The unavoidable question agitating my mind after reading this report was, “How can this happen?”

Here we have a man who dedicated over 40 years of his life to proving that Jesus is the truth. Yet at the same time, he lived such a disgusting lie. He would preach that Jesus is our healer of sexuality while he would molest and rape vulnerable women. 

He used his spiritual prowess as a means to exploit women sexually, hundreds of them. He co-owned several massage parlors, one named “A touch of Eden.” Eden means “delight.” My stomach turns.

Still, the question I can’t avoid: How can anyone live so hypocritically?

Watch out: Religious people tend to rely on cheap grace.

Zacharias had a powerful testimony. He had a radical, impressive conversion story: After attempting suicide, he met German missionaries that introduced him to Jesus and “changed his life forever.” The Bible is very clear, as Jesus was, that just because you start to follow Jesus doesn’t mean that you will end that way. The Parable of the Sower is one of many examples. 

As religious people, we tend to rely on an experience we had when we were younger, so we use that as an excuse to live the way we want, thinking we’ll be forgiven for everything we do. Is this the case? Surely Zacharias thought this. But odds are he will not stand before the Lord and hear, “Well done my good and faithful servant.” No. Likely (not to be too presumptuous), he will hear, “I never knew you. Depart from me, you evildoer.”

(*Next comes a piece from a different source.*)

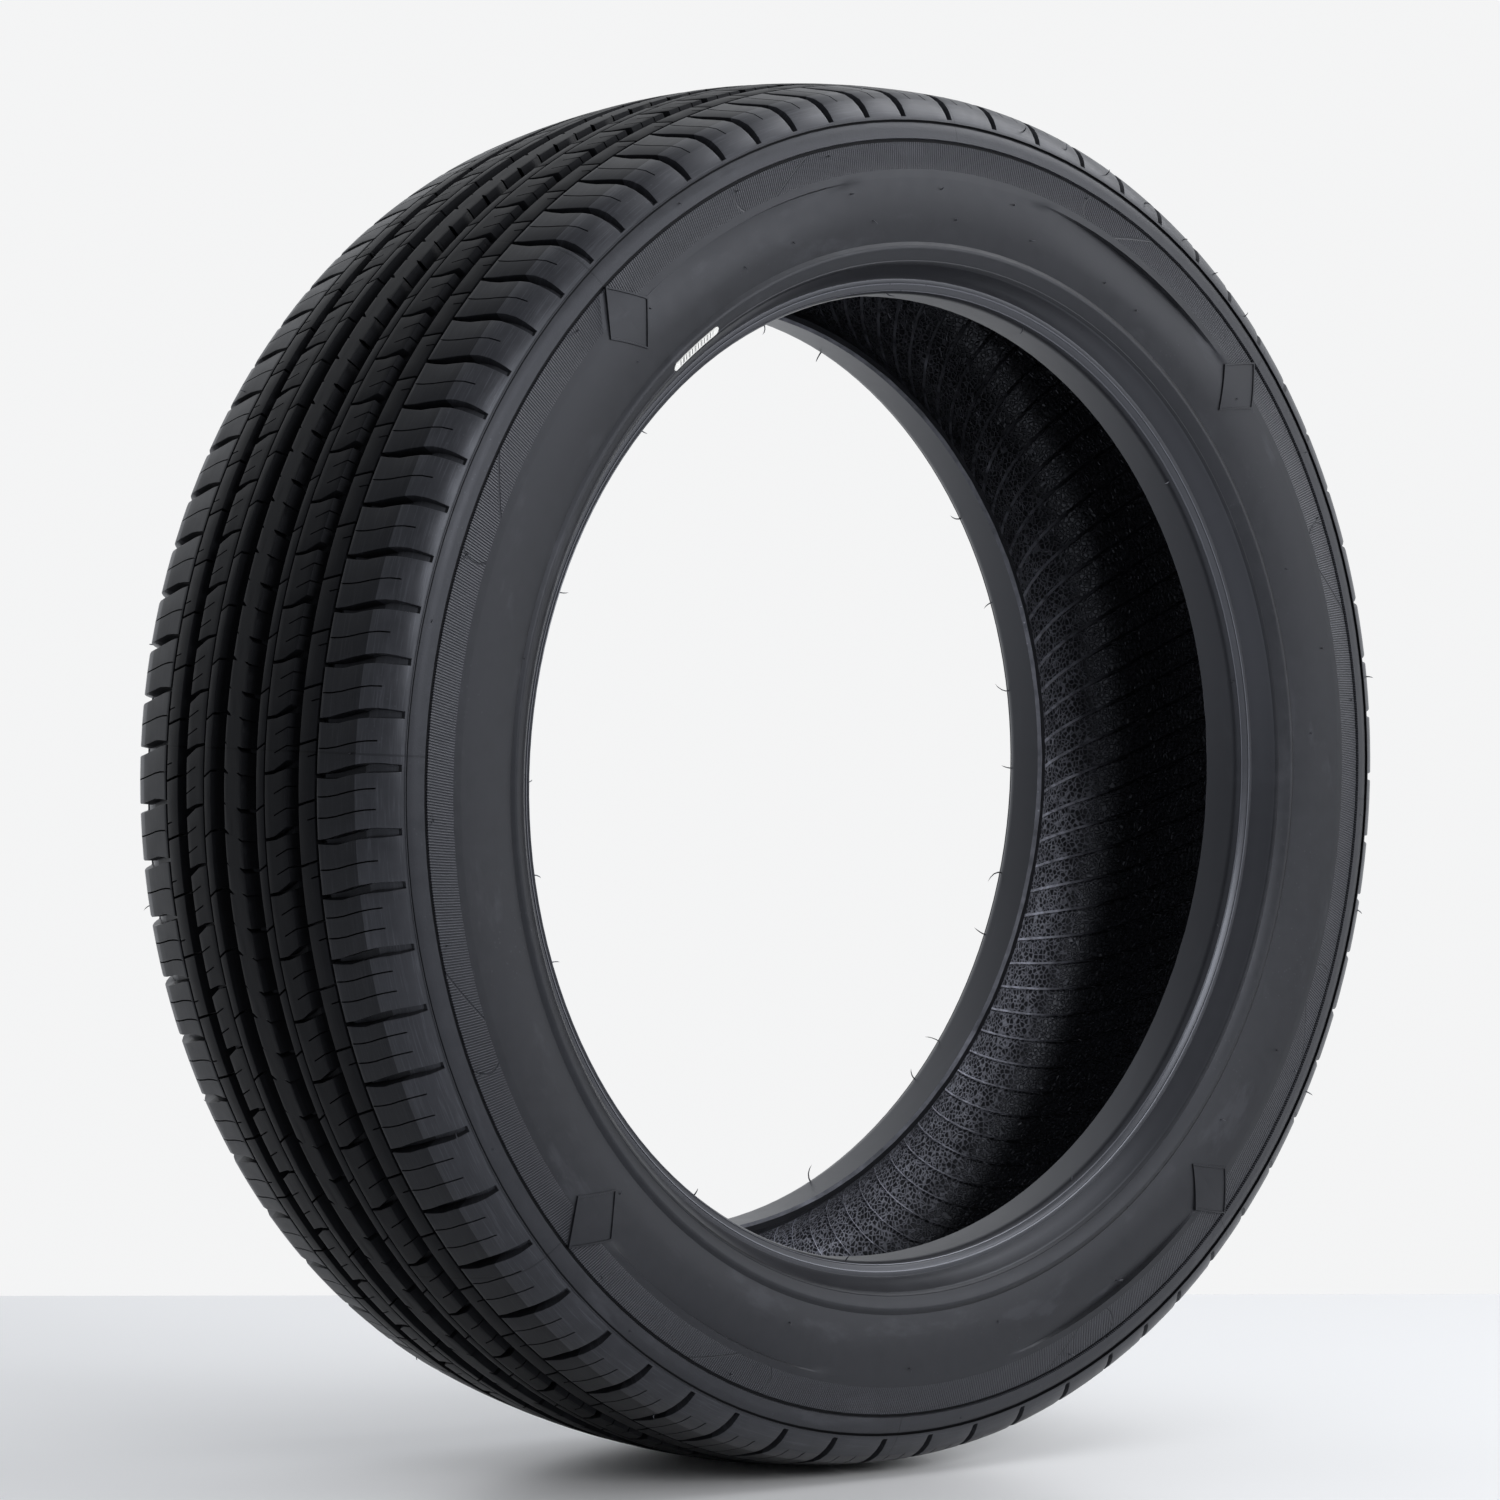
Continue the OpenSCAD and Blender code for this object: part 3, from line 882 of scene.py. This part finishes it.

Watch out: Being in the Jesus community can give us deceptive confidence. 

We think because we attend church regularly and all of our friends are Christians, that means we’re dedicated followers of Jesus. Wrong. Judas is the prime example of someone who was plugged into the community of Jesus but still lived as if he hated him. Zacharias lived as if he hated Jesus but preached in Jesus’ name. It’s easy to speak the “Jesus language” when we’re around our Christian friends. We might need to consider our speech and motives.

Watch out: We are all blind to our blind spots. 

It’s terrifying that someone can have a powerful testimony, be one of the most influential Christian apologists of all time, and still live as a blatant hypocrite. It’s terrifying because those who live hypocritically often don’t know it. If we’re not careful, we can live the same way. As people who represent Jesus, we need to be hyper-aware of our own lives and the areas we need to repent. 

For those claiming to follow Jesus:

We need to do three things:

 – Check ourselves with scrutiny.

 – Be quick to confess.

 – Turn away from our sin. 

I am convinced that the longer we live in sin, the more blind we are to it. The road to damnation is a subtle one. It only takes drifting one degree at a time. Ten years later we are miles from where we started. 

In the end, it doesn’t matter if we have a powerful testimony or if we live among the community of Jesus. It didn’t matter for Zacharias. Our past experience is not a fail-safe remedy that we can lean on to provide us God’s grace. If anything, it can be used as an excuse to cheapen God’s grace and blind us to the justice we face if we don’t turn from our sin.